Le livre fourmille d'exemples de ces femmes qui ont participé aux combats. Beaucoup y ont laissé leur vie, d'autres ont repris leur existence sans laisser de témoignage derrière elles. Les sources restent assez limitées et viennent essentiellement de Russie, vous le verrez en regardant la bibliographie de fin d'ouvrage.
Mais, Liouba Vinogradova a mené un travail de fourmi pour essayer de retrouver le plus de témoins directes, avec l'aide de Klavdia Pantaleïeva, que l'on croise dans le livre, et qui dirigea jusqu'en 2012 l'association des vétérans de l'école de tireuses d'élite de Podolsk évoquée plus haut.
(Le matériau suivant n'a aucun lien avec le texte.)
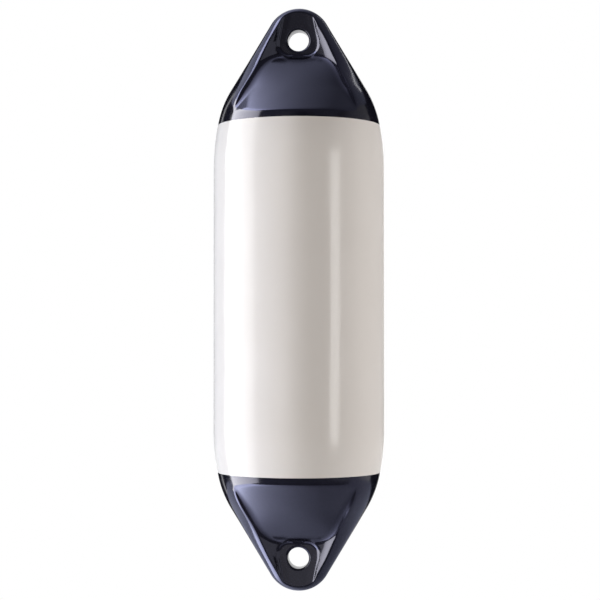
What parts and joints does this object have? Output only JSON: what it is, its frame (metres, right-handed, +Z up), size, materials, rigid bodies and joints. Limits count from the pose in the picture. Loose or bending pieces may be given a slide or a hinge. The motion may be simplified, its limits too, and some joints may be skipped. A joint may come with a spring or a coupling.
{
  "type": "boat fender",
  "caption": "Inflatable boat fender: white vinyl barrel between navy ribbed ends, each with a rope eye through a flat lug; screw valve on the back of the upper end.",
  "frame": {"origin": "middle of the upper rope eye, halfway through its lug", "axes": "+Z up along the barrel from the lower eye to the upper eye, +Y along both eyes towards the side with the valve, -Y towards the front"},
  "size_m": [0.218, 0.218, 0.7444],
  "materials": {
    "white_vinyl": "gloss",
    "navy_vinyl": "gloss",
    "black_plastic": "satin",
    "grey_plastic": "satin"
  },
  "bodies": {
    "root": {"body": "white_vinyl", "upper_end": "navy_vinyl", "lower_end": "navy_vinyl", "valve_seat": "black_plastic", "valve_plug": "grey_plastic"}
  },
  "joints": []
}
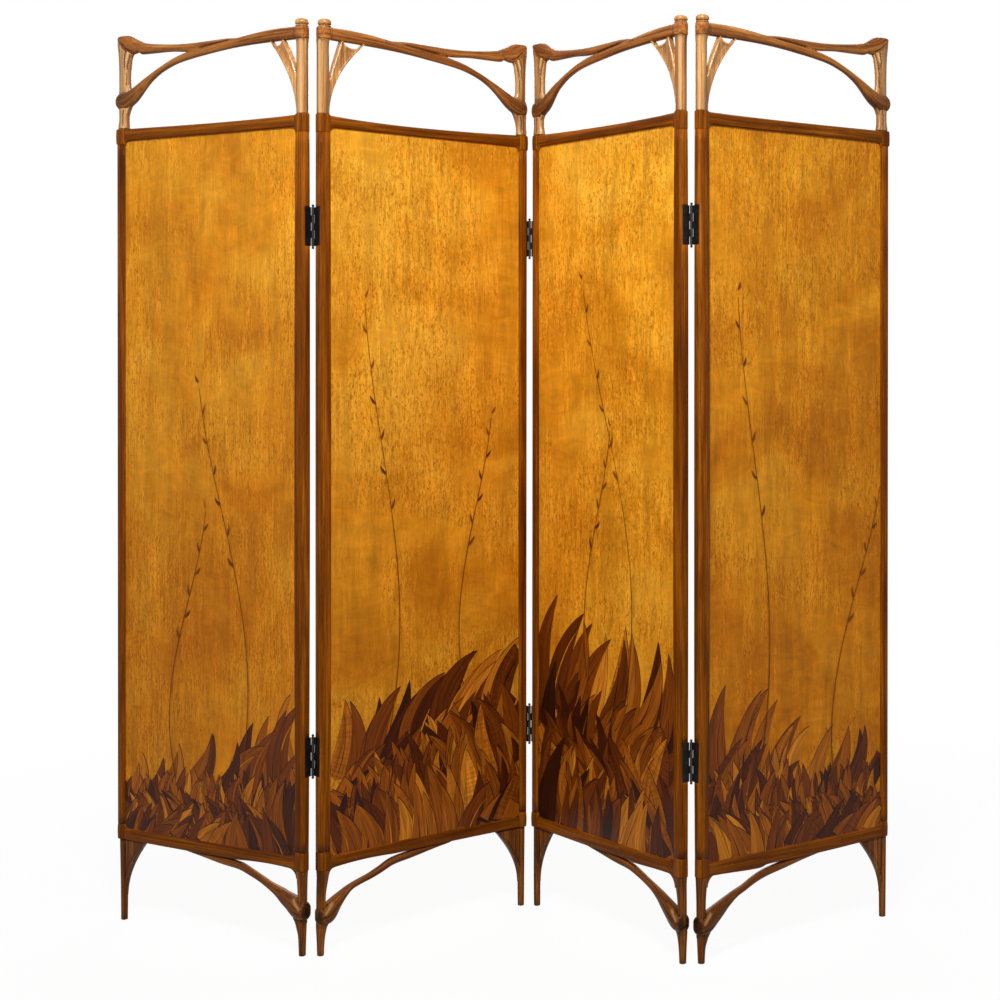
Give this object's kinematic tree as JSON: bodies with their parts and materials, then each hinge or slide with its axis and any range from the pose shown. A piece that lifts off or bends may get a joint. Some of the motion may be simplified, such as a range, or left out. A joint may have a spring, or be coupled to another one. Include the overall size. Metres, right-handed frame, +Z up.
{
  "type": "folding screen",
  "caption": "Standing zigzag room screen of four hinged framed leaves with veneered panels, a carved branching crest and braced legs.",
  "frame": {"origin": "on the floor, under the middle of the screen's outline as it stands folded", "axes": "+Z up, +X along the screen to the viewer's right, +Y away from the viewer, so the show side faces -Y"},
  "size_m": [1.6149, 0.4112, 1.8383],
  "materials": {
    "figured_veneer": "satin",
    "walnut": "satin",
    "light_wood": "satin",
    "brown_wood": "satin",
    "dark_wood": "satin",
    "black_iron": "satin"
  },
  "bodies": {
    "leaf_1": {"leaf_1_panel": "figured_veneer", "leaf_1_top_rail": "walnut", "leaf_1_bottom_rail": "walnut", "leaf_1_inner_stile": "walnut", "leaf_1_outer_stile": "walnut", "leaf_1_inner_post": "light_wood", "leaf_1_finial": "light_wood", "leaf_1_outer_post": "light_wood", "leaf_1_crest_rail": "brown_wood", "leaf_1_inner_leg": "dark_wood", "leaf_1_outer_leg": "dark_wood", "leaf_1_leg_brace": "dark_wood", "leaf_1_hinge_plates": "black_iron", "leaf_1_hinge_screws": "black_iron"},
    "leaf_2": {"leaf_2_panel": "figured_veneer", "leaf_2_top_rail": "walnut", "leaf_2_bottom_rail": "walnut", "leaf_2_inner_stile": "walnut", "leaf_2_outer_stile": "walnut", "leaf_2_inner_post": "light_wood", "leaf_2_finial": "light_wood", "leaf_2_outer_post": "light_wood", "leaf_2_crest_rail": "brown_wood", "leaf_2_inner_leg": "dark_wood", "leaf_2_outer_leg": "dark_wood", "leaf_2_leg_brace": "dark_wood", "leaf_2_hinge_plates": "black_iron", "leaf_2_hinge_screws": "black_iron", "hinge_12_pins": "black_iron", "hinge_23_pins": "black_iron"},
    "leaf_3": {"leaf_3_panel": "figured_veneer", "leaf_3_top_rail": "walnut", "leaf_3_bottom_rail": "walnut", "leaf_3_inner_stile": "walnut", "leaf_3_outer_stile": "walnut", "leaf_3_inner_post": "light_wood", "leaf_3_finial": "light_wood", "leaf_3_outer_post": "light_wood", "leaf_3_crest_rail": "brown_wood", "leaf_3_inner_leg": "dark_wood", "leaf_3_outer_leg": "dark_wood", "leaf_3_leg_brace": "dark_wood", "leaf_3_hinge_plates": "black_iron", "leaf_3_hinge_screws": "black_iron"},
    "leaf_4": {"leaf_4_panel": "figured_veneer", "leaf_4_top_rail": "walnut", "leaf_4_bottom_rail": "walnut", "leaf_4_inner_stile": "walnut", "leaf_4_outer_stile": "walnut", "leaf_4_inner_post": "light_wood", "leaf_4_finial": "light_wood", "leaf_4_outer_post": "light_wood", "leaf_4_crest_rail": "brown_wood", "leaf_4_inner_leg": "dark_wood", "leaf_4_outer_leg": "dark_wood", "leaf_4_leg_brace": "dark_wood", "leaf_4_hinge_plates": "black_iron", "leaf_4_hinge_screws": "black_iron", "hinge_34_pins": "black_iron"}
  },
  "joints": [
    {"name": "leaf_1_fold", "type": "hinge", "parent": "leaf_2", "child": "leaf_1", "pos_m": [-0.34764, -0.14097, 0.905], "axis": [0, 0, 1], "range_deg": [-106.7, 72.3]},
    {"name": "leaf_3_fold", "type": "hinge", "parent": "leaf_2", "child": "leaf_3", "pos_m": [0.04464, 0.18901, 0.905], "axis": [0, 0, 1], "range_deg": [-85.5, 80.5]},
    {"name": "leaf_4_fold", "type": "hinge", "parent": "leaf_3", "child": "leaf_4", "pos_m": [0.39182, -0.18814, 0.905], "axis": [0, 0, 1], "range_deg": [-84.1, 89.9]}
  ]
}
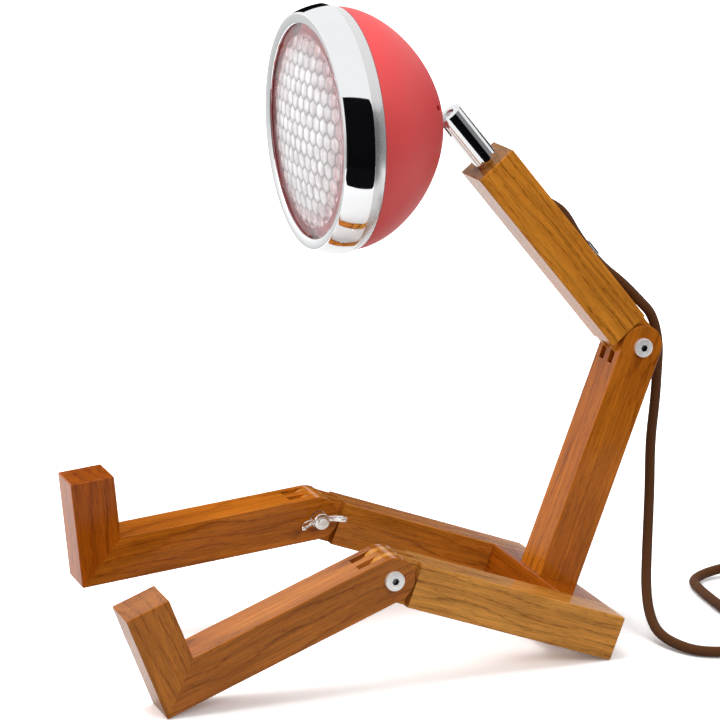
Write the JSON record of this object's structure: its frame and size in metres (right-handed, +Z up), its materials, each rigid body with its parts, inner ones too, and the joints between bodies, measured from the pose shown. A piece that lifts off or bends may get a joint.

Ces entretiens, ces souvenirs partagés, oralement, mais aussi sous forme de photos réunies dans un cahier central, sont un matériau d'une immense richesse.
On y ressent la puissance des émotions, en particulier pour celles qui ont tué et ont pu partager leurs impressions sur ce moment hors norme, la fierté, mais aussi la peur, les difficultés évoquées au long de ce billet, des sentiments souvent contrastés, jusqu'aux blessures tant physiques que morales, dont les traces ne s'effaceront jamais.
Si le pouvoir soviétique est loin d'avoir octroyé à toutes ces combattantes, mortes ou survivantes, le statut d'héroïnes, Liouba Vinogradova se charge de leur rendre un hommage profondément humain et touchant. Elle retranscrit cette sororité si particulière, ces liens, cette complicité établis et souvent dissipés en un éclair. Un coup de feu, un obus...
Les snipers fonctionnaient par binômes et bien s'entendre était primordial pour réussir. Certaines tireuses d'élite ont connu plusieurs partenaires au long de la guerre, pour différentes raisons, et ont tissé des liens particuliers avec chacune. Mais souvent, on sent la profondeur plus marquée envers l'une, sans que cela puisse s'expliquer avec des mots.
Reste une question un peu plus délicate : le flou qui entoure tout cela. Pas du fait des témoins interrogées par Liouba Vinogradova, mais de quasiment tout le reste, et en particulier ce qui a pu être établi pendant la période soviétique. Car la propagande n'est jamais très loin, dans un sens comme dans un autre, d'ailleurs.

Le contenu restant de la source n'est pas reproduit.